Hong Kong’s residents have emerged as some of the busiest and most aggressive buyers of London homes, as they made a beeline to snap up residential real estate ahead of a January 2021 application process that opens the path to the right of abode and full citizenship in Britain.
Hongkongers bought £305.6 million (US$405 million) of prime London homes in the first nine months of 2020, ranked second among foreign property buyers behind France and ahead of mainland China, according to research by Astons, an investment immigration adviser.
The flurry of investments come before applications commence on January 31 for Hong Kong holders of the British National (Overseas) passport and their immediate family members to receive a special class of visa that puts them on the path to citizenship. The programme, created amid deteriorating UK-China relations after the Chinese legislature passed a national security law for Hong Kong, could attract more than one million Hongkongers to move to Britain in the next five years, with half of them relocating in the first year, according to British media reports citing official estimates.
“The ability for Hong Kong’s BN(O) passport holders to apply for British citizenship will impact the London market over the coming months and it has already started to do so with prospective buyers starting their search for a home in anticipation,” said Aston’s managing director Arthur Sarkisian, in an emailed interview with South China Morning Post.

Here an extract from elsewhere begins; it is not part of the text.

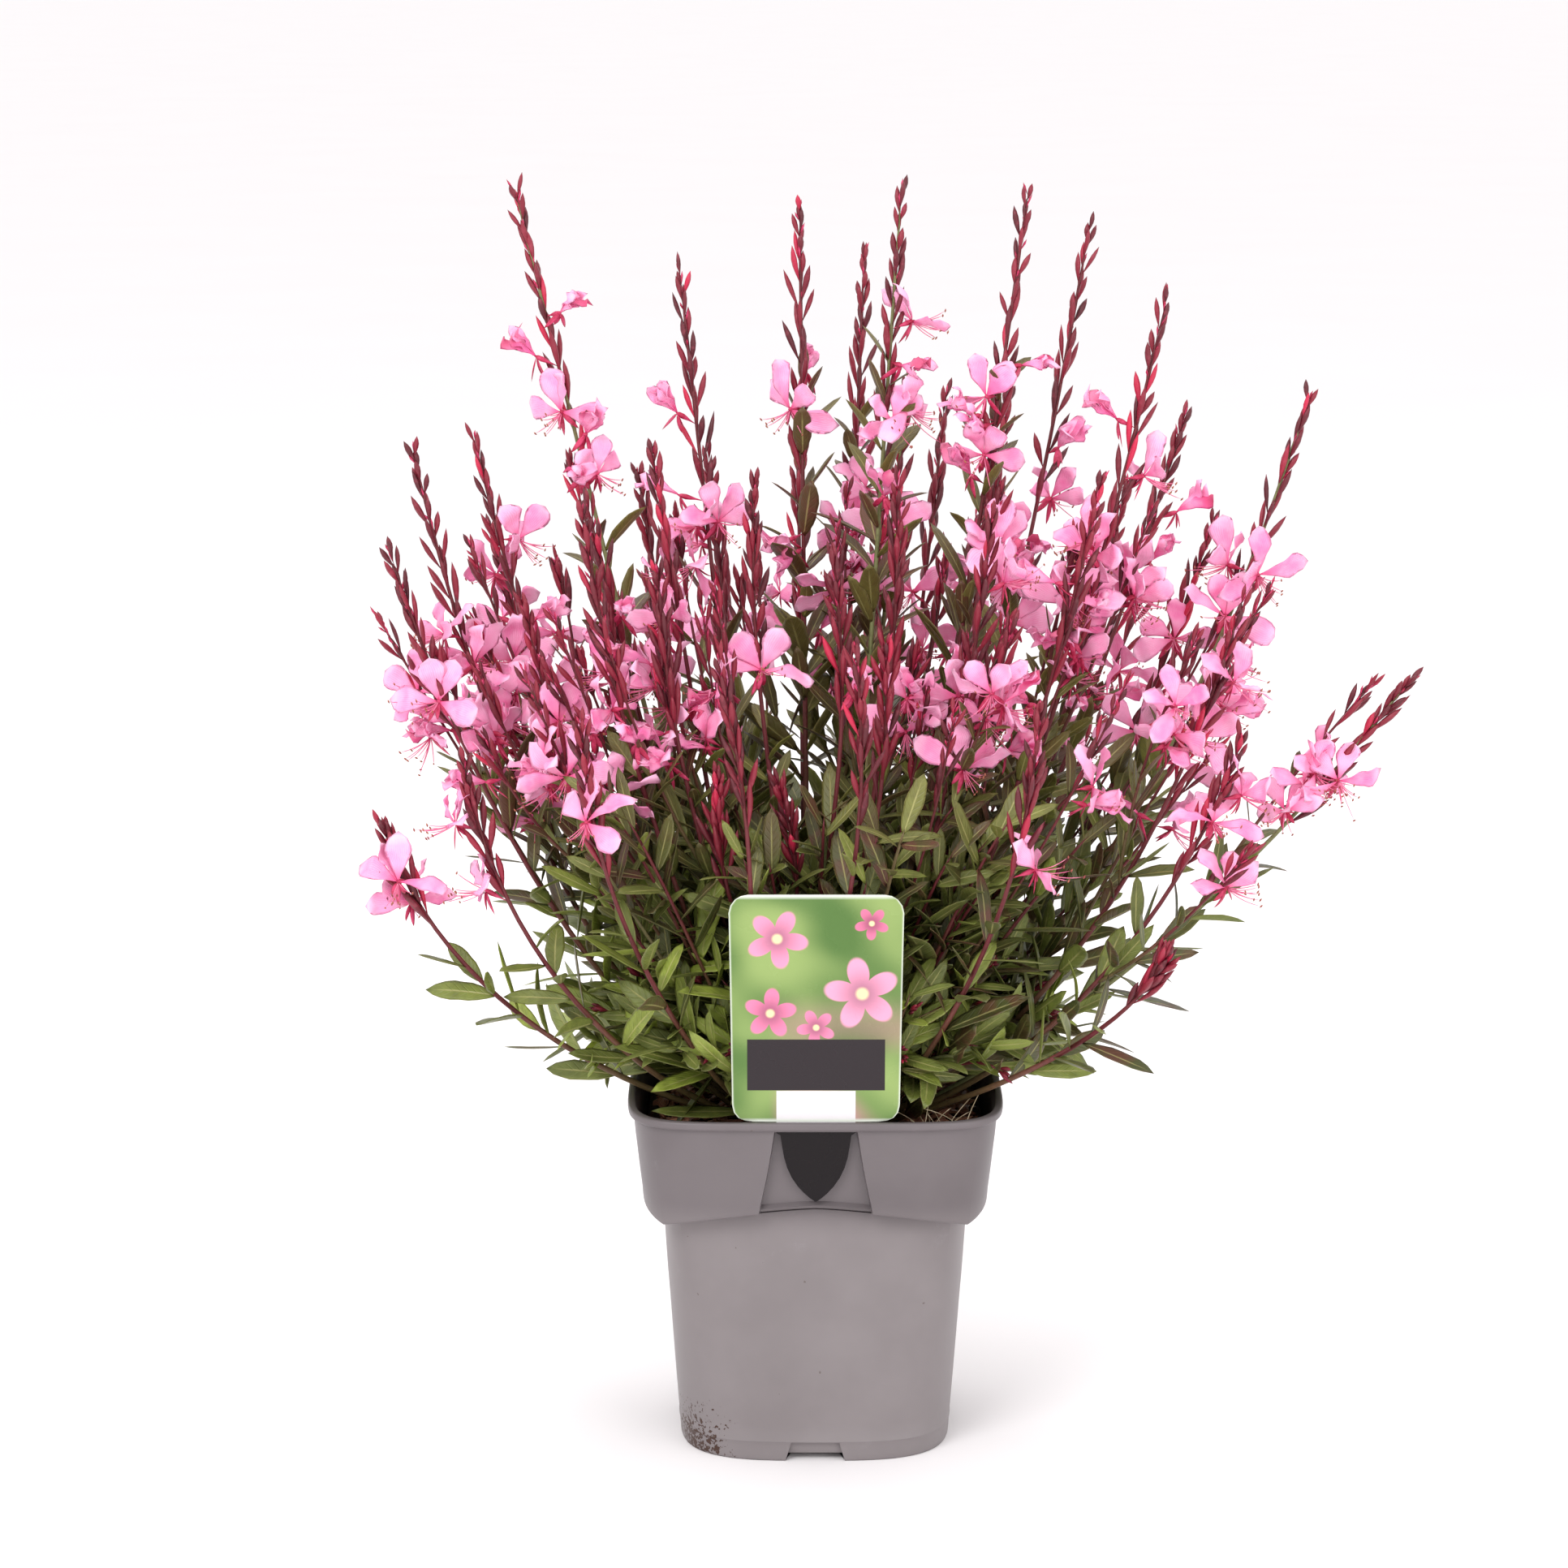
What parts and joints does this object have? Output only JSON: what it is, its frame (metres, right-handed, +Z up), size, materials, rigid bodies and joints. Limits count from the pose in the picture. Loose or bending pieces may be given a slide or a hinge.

Foreigners bought 41 per cent of London’s residential real estate with prime postcodes in the first three quarters, totalling £3.32 billion, according to Astons. The French were the biggest investors, spending £365.4 million on 11 per cent of the total purchases by foreigners. Hong Kong was tied with the United States in second place with 9.2 per cent, or £305.6 million, while mainland China’s buyers were in third place with £275.7 million, or 8.3 per cent.
“We’ve seen a considerable uplift in enquiries from our Hong Kong office by those interested in securing a property in London since the announcement” of the BN(O) passport holders’ eligibility for UK residency, said Marc von Grundherr, a director of international property consultant Benham and Reeves.
The BN(O) passport, some of which were issued to Hong Kong’s residents after the city’s return to China’s sovereignty in 1997, is not recognised by the Chinese government and is invalid for travel to mainland China. Hongkongers can separately use a passport bearing the mark of Hong Kong as a Special Administrative Region (SAR) of China, and must use a separate home-return permit to visit the mainland.
As many as 6,438 homes totalling £8.1 billion were sold in the first nine months, which translates to £1.26 million for the average home, according to Astons’ data.
“The clear feedback we have from [Hong Kong’s] buyers is that the weak pound and the ongoing discount in prime London values from the peak back in 2014 are the main attractions,” said Liam Bailey, global head of research at consultancy Knight Frank. “Travel restrictions have hampered some sales and we expect to see an uptick in interest into 2021.”
The surge in demand has also been helped by savings in stamp duties. Currently, foreign investors of UK property will receive the same stamp duty holiday as domestic buyers, which equates to as much as £15,000 in the top tiers of London’s prime market. In addition, there will be a further 2 per cent stamp duty surcharge for foreign buyers in April 2021.
“It’s only natural that those looking to obtain UK citizenship will commit fully to a new life here and so owning a home is an essential part of this,” said Sarkisian. “As a result, Hong Kong buyers are expected to account for a considerable amount of market activity in London’s prime property sector over the coming year and beyond.”